Required task
Copy out all of the material exactly.

Data lines
## begin
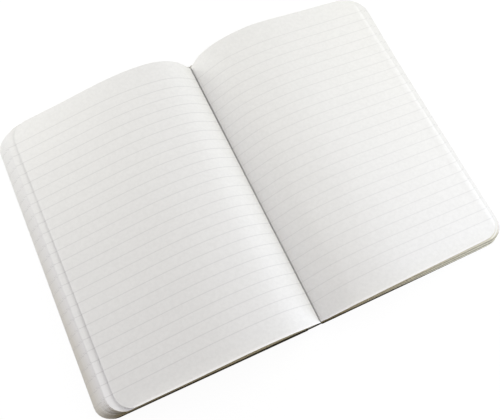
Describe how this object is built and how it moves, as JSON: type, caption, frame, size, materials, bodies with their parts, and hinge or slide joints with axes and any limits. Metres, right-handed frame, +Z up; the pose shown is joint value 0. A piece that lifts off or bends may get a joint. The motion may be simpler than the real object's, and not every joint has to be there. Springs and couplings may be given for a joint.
{
  "type": "open composition notebook",
  "caption": "Sewn ruled notebook lying open near its middle, with arched pages, fanned rounded fore edges and two card covers that bend at a cloth spine strip.",
  "frame": {"origin": "on the table, under the middle of the spine strip", "axes": "+X from the left page to the right page, +Y from the tail to the head of the pages, +Z up from the table"},
  "size_m": [0.288, 0.21, 0.0237],
  "materials": {
    "paper": "uncoated white writing paper, machine finished, with faint grey rulings",
    "thread": "waxed cotton sewing thread",
    "strip_cloth": "black book cloth, fine plain weave",
    "cover_card": "pressed card, dark olive brown, matt"
  },
  "bodies": {
    "pages": {"page_block": "paper", "sewing_thread": "thread", "spine_strip": "strip_cloth"},
    "front_cover": {"front_cover": "cover_card"},
    "back_cover": {"back_cover": "cover_card"}
  },
  "joints": [
    {"name": "front_cover_bend", "type": "hinge", "parent": "pages", "child": "front_cover", "pos_m": [-0.005, 0, 0], "axis": [0, -1, 0], "range_deg": [0, 90]},
    {"name": "back_cover_bend", "type": "hinge", "parent": "pages", "child": "back_cover", "pos_m": [0.005, 0, 0], "axis": [0, 1, 0], "range_deg": [0, 90]}
  ]
}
## end
Task response
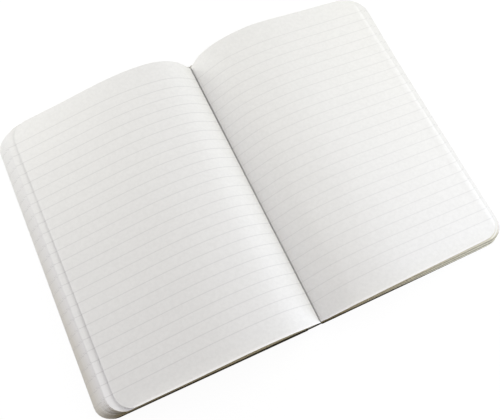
Describe how this object is built and how it moves, as JSON: type, caption, frame, size, materials, bodies with their parts, and hinge or slide joints with axes and any limits. Metres, right-handed frame, +Z up; the pose shown is joint value 0. A piece that lifts off or bends may get a joint. The motion may be simpler than the real object's, and not every joint has to be there. Springs and couplings may be given for a joint.
{
  "type": "open composition notebook",
  "caption": "Sewn ruled notebook lying open near its middle, with arched pages, fanned rounded fore edges and two card covers that bend at a cloth spine strip.",
  "frame": {"origin": "on the table, under the middle of the spine strip", "axes": "+X from the left page to the right page, +Y from the tail to the head of the pages, +Z up from the table"},
  "size_m": [0.288, 0.21, 0.0237],
  "materials": {
    "paper": "uncoated white writing paper, machine finished, with faint grey rulings",
    "thread": "waxed cotton sewing thread",
    "strip_cloth": "black book cloth, fine plain weave",
    "cover_card": "pressed card, dark olive brown, matt"
  },
  "bodies": {
    "pages": {"page_block": "paper", "sewing_thread": "thread", "spine_strip": "strip_cloth"},
    "front_cover": {"front_cover": "cover_card"},
    "back_cover": {"back_cover": "cover_card"}
  },
  "joints": [
    {"name": "front_cover_bend", "type": "hinge", "parent": "pages", "child": "front_cover", "pos_m": [-0.005, 0, 0], "axis": [0, -1, 0], "range_deg": [0, 90]},
    {"name": "back_cover_bend", "type": "hinge", "parent": "pages", "child": "back_cover", "pos_m": [0.005, 0, 0], "axis": [0, 1, 0], "range_deg": [0, 90]}
  ]
}